To resolve the issue of over-specialization, CLIP approaches classification in a fundamentally different way; by trying to learn the association between images and their annotation through contrastive learning. We’ll explore what that means in the next section.
CLIP, in a Nutshell
What if, instead of creating a model that can predict if an image belongs to one of some list of classes, we create a model which predicts if an image belongs to some arbitrary caption? This is a subtle shift in thinking which opens the doors to completely new training strategies and model applications.
The core idea of CLIP is to use captioned images scraped from the internet to create a model which can predict if text is compatible with an image or not.
CLIP does this by learning how to encode images and text in such a way that, when the text and image encodings are compared to each other, matching images have a high value and non-matching images have a low value. In essence, the model learns to map images and text into a landscape such that matching pairs are close together, and not matching pairs are far apart. This strategy of learning to predict if things belong or don’t belong together is commonly referred to as “contrastive learning”.
In CLIP, contrastive learning is done by learning a text encoder and an image encoder, which learns to put an input into some position in a vector space. CLIP then compares these positions during training and tries to maximize the closeness of positive pairs, and minimize the closeness of negative pairs.
The general strategy CLIP employs allows us to do all sorts of things:
- We can build image classifiers by just asking the model which text, like “a photo of a cat” and “a photo of a dog” are most likely to be associated with an image
- We can build an image search system which can be used to find the image which is most related to input text. For instance, we can look at a variety of images and find which image is most likely to correspond to the text “a photo of a dog”

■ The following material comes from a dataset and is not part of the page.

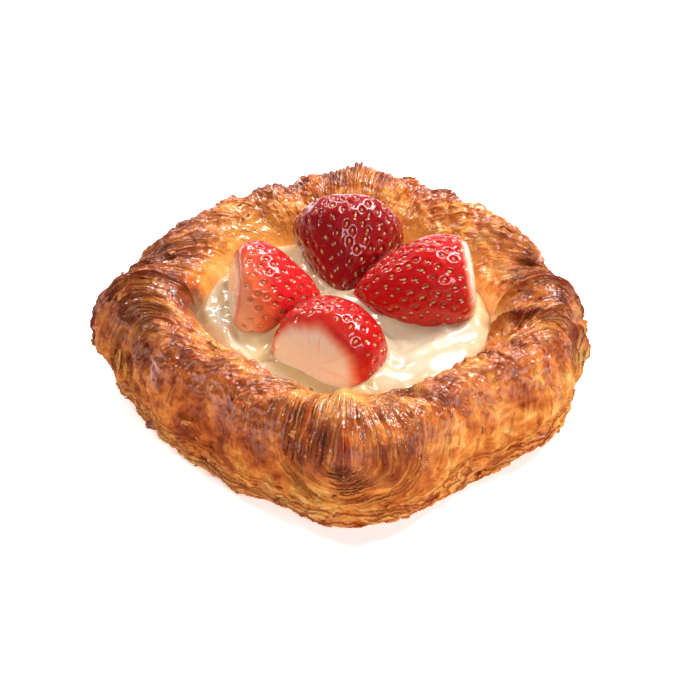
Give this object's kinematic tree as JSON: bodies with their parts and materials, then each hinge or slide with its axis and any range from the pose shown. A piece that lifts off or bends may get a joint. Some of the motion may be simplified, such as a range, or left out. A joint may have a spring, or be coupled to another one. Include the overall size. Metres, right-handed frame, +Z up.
{
  "type": "fruit danish pastry",
  "caption": "Laminated pastry case with a pleated, folded rim, filled with custard and topped with hulled, glazed strawberries.",
  "frame": {"origin": "middle of the flat underside", "axes": "+Z up; the case's four corners point along -Y (front), +X (right), +Y (back) and -X (left)"},
  "size_m": [0.1167, 0.1148, 0.0404],
  "materials": {
    "crust": "golden brown baked crust under a thin clear glaze",
    "custard": "smooth, moist pale custard",
    "strawberry": "glossy red fruit under a clear glaze"
  },
  "bodies": {
    "root": {"pastry": "crust", "custard": "custard", "strawberry_front": "strawberry", "strawberry_left": "strawberry", "strawberry_back": "strawberry", "strawberry_right": "strawberry"}
  },
  "joints": []
}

- We can use the image encoder by itself to extract abstract information about an image which is relevant to text. The encoder can position images in space dependent on the content of the image, that information can be used by other machine learning models.
- We can use the text encoder by itself to extract abstract information about text which is relevant to images. The encoder can position text in space dependent on the entire content of the text, that information can be used by other machine learning models.
While zero-shot classification is pretty cool (zero-shot meaning the ability to perform well on an unseen type of data. For instance, asking the model “is this person happy” when it was never trained explicitly to detect happiness), extracting and using just the text or image encoder within CLIP has become even more popular. Because CLIP models are trained to create subtle and powerful encodings of text and images which can represent complex relationships, the high quality embeddings from the CLIP encoders can be co-opted for other tasks;
I have an article which uses the image encoder from CLIP to enable language models to understand images, for instance:
So, now we have a high level understanding of CLIP. Don’t worry if you don’t completely understand; in the next section we’ll break down CLIP component by component to build an intuitive understanding of how it functions.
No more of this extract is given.